We’ve all seen what Anthony Rizzo does at the plate when he gets down to two strikes: he chokes up, calms his movements down, and does his best to put the ball in play (where he’ll typically have something like a 29% chance of landing a base hit). Whether or not Baez can pull off something similar may be the key to his success.
For what it’s worth, Maddon believes in Baez’s ability to succeed if, for nothing else, because developing that “B” swing is not exactly a physical adjustment, it’s a mental one: “It’s in there. We’ve got to rein him back in there and get him thinking that way.”
Baez has worked his plate appearances down to his last strike 29 different times this season, but has come up with no walks and just 3 hits in the process. If, however, he could’ve found a way to put the ball in play more often, his .322 career BABIP likely would have likely helped him eek out a few more hits. (You’re probably not going to have quite the same BABIP on your “B” hack as on all other swings, but it figures to be an improvement nonetheless.)
THAT’S precisely what Maddon is trying to tap into. After all, Baez runs fast, has great instincts, and makes good contact. If his bat found the ball more often (even if it wouldn’t like end up in extra bases every time), his overall production would shoot up.
That said, Baez has been a bit better lately. Since getting off to a really cold start to the year (-8 wRC+ through his first seven games (no the negative is not an accident)), he’s hit safely in six out of his past eight games, including four doubles and his first home run.
Baez’s strikeout rate is still a really high 33.3% during that stretch, but he’s walking over 6% of the time*, and has hit for a lot of power (.233 ISO). Overall, then, his 93 wRC+ is actually a relatively welcomed sight, because when paired with his defense, he instantly becomes a valuable player. (To put that in perspective, Addison Russell was worth 3.9 WAR last season with a 95 wRC+.) Expectations, then, may actually be his biggest obstacle.
Baez’s story has changed so many times since he first entered the Cubs organization back in 2011 that I don’t think we all know what we’re even supposed to be waiting for anymore.
While he was – at one time – considered a top offensive prospect (whose defense was very rarely even mentioned), that’s no longer the case. To be sure, Baez still has the bat speed, base running abilities, and power to be a well above-average hitter, but he doesn’t need to be that guy to be valuable. Not by a long shot. Instead, if he can just figure out how to make enough contact to be roughly average (or a bit better) offensively, the Cubs may have a 4-5 win, 24-year-old who can play all over the infield. Which, yes, please.
So if you’re looking for some advice as you watch Baez hit over the next few weeks/months/etc., keep some things in mind: First and foremost, his manager believes in him enough to keep sticking him in the lineup when they’re are plenty of other quality options on the bench. Second, Baez has actually been playing a lot better lately, and his numbers will look better once he’s put enough distance between his ice cold start and today.
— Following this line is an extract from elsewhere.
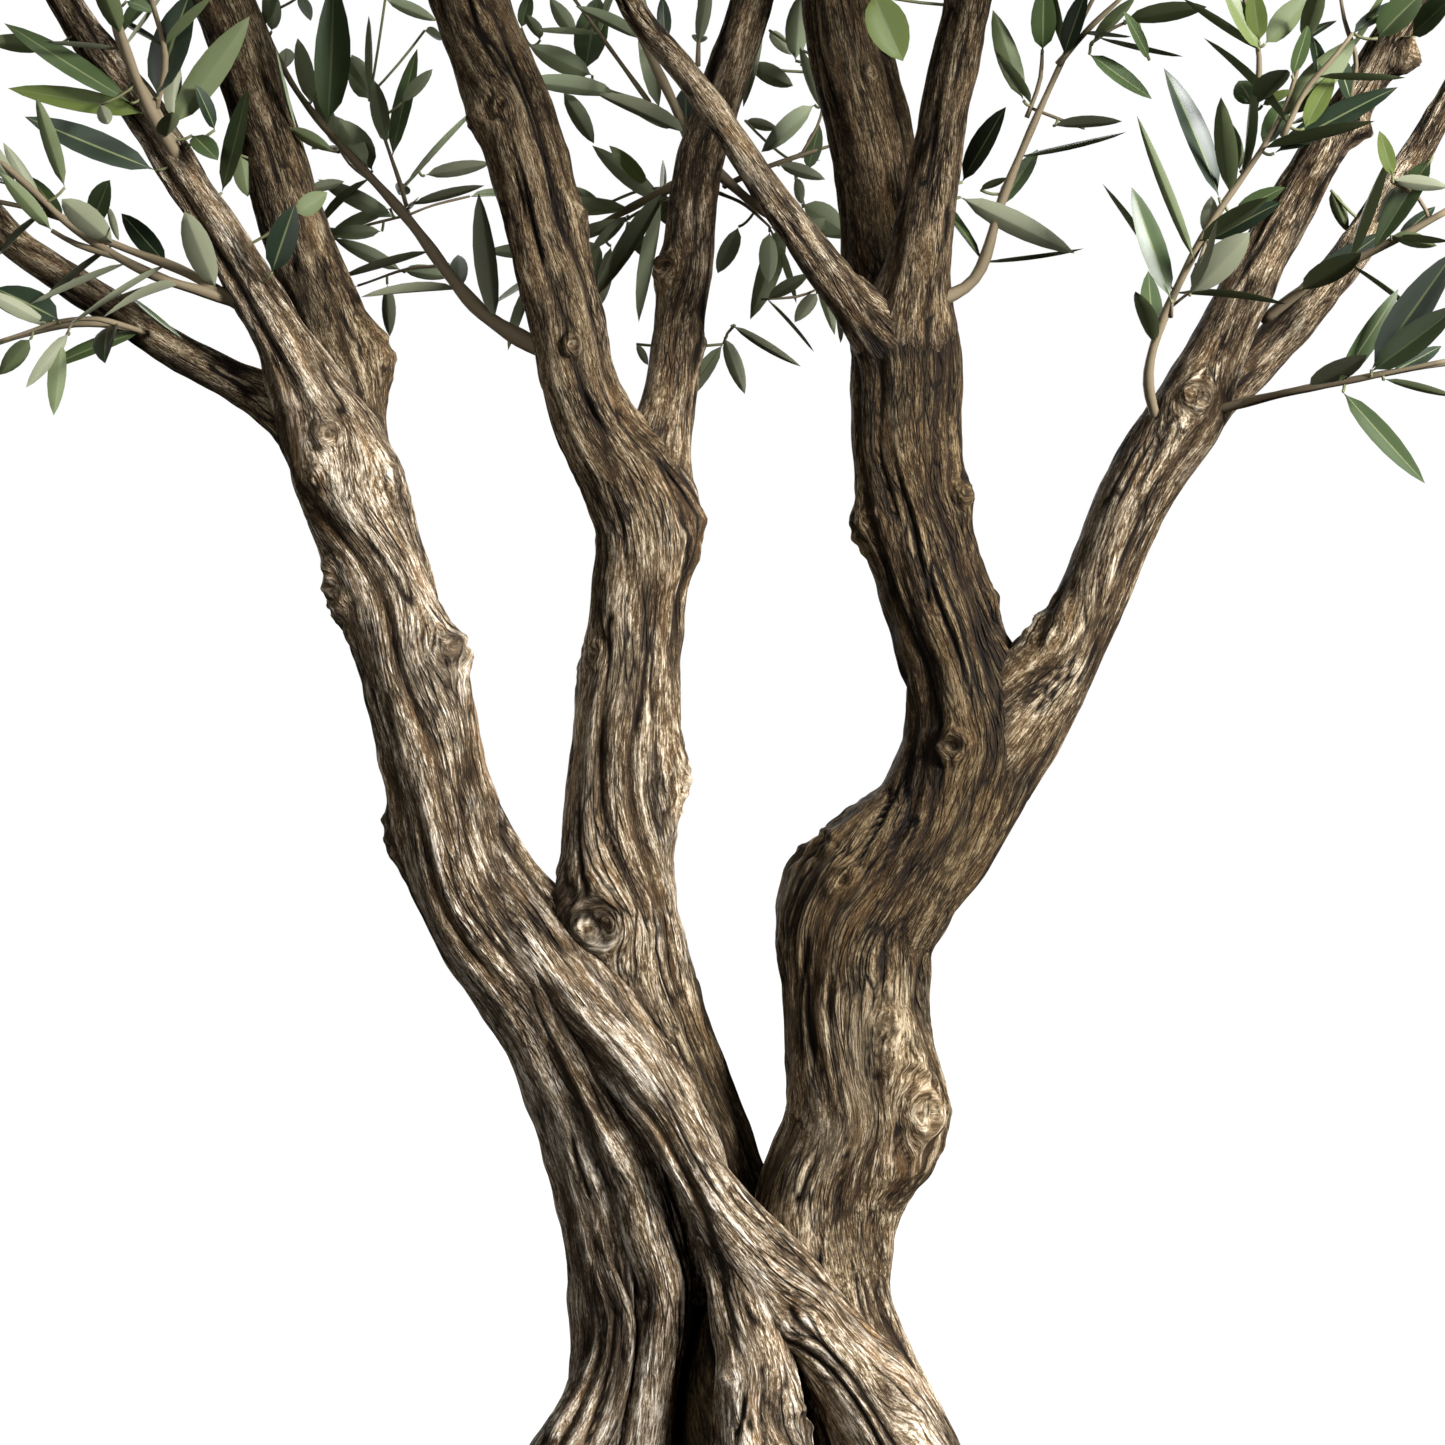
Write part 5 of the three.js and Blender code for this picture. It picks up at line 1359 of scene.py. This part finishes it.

And finally, check in on your expectations every once in a while. Cubs fans have the benefit of watching one of the scariest lineups in baseball on a daily basis, but that may have clouded our ability to evaluate players. Not everyone is going to be Anthony Rizzo, Kyle Schwarber, Kris Bryant, or Addison Russell, and that’s okay.
*[Editor’s note re the walk rate: we didn’t realize at the time of publishing that each of Baez’s walks thus far have been of the intentional variety. My apologies for not noting that, because it’s worth pointing out. That said, you can’t give a guy ZERO credit for intentional walks, both because the bat has been taken out of his hands (hey, maybe he would have walked! maybe he would have socked a dinger!), and also because there are also “intentional unintentional” walks – and four pitch dude-has-totally-lost-it walks – that murky the waters of whether a walk was “earned.” Imagine if Barry Bonds didn’t get credit for all those intentional walks because we drew a line between them and the ones where the pitcher just threw four in the dirt. Don’t get me wrong: Javy ain’t Barry. I just find the IBB/BB distinction a tricky and interesting one in statistical discussions. Nevertheless, as I said, it’s worth noting that none of Baez’s walks this year have been unintentional.]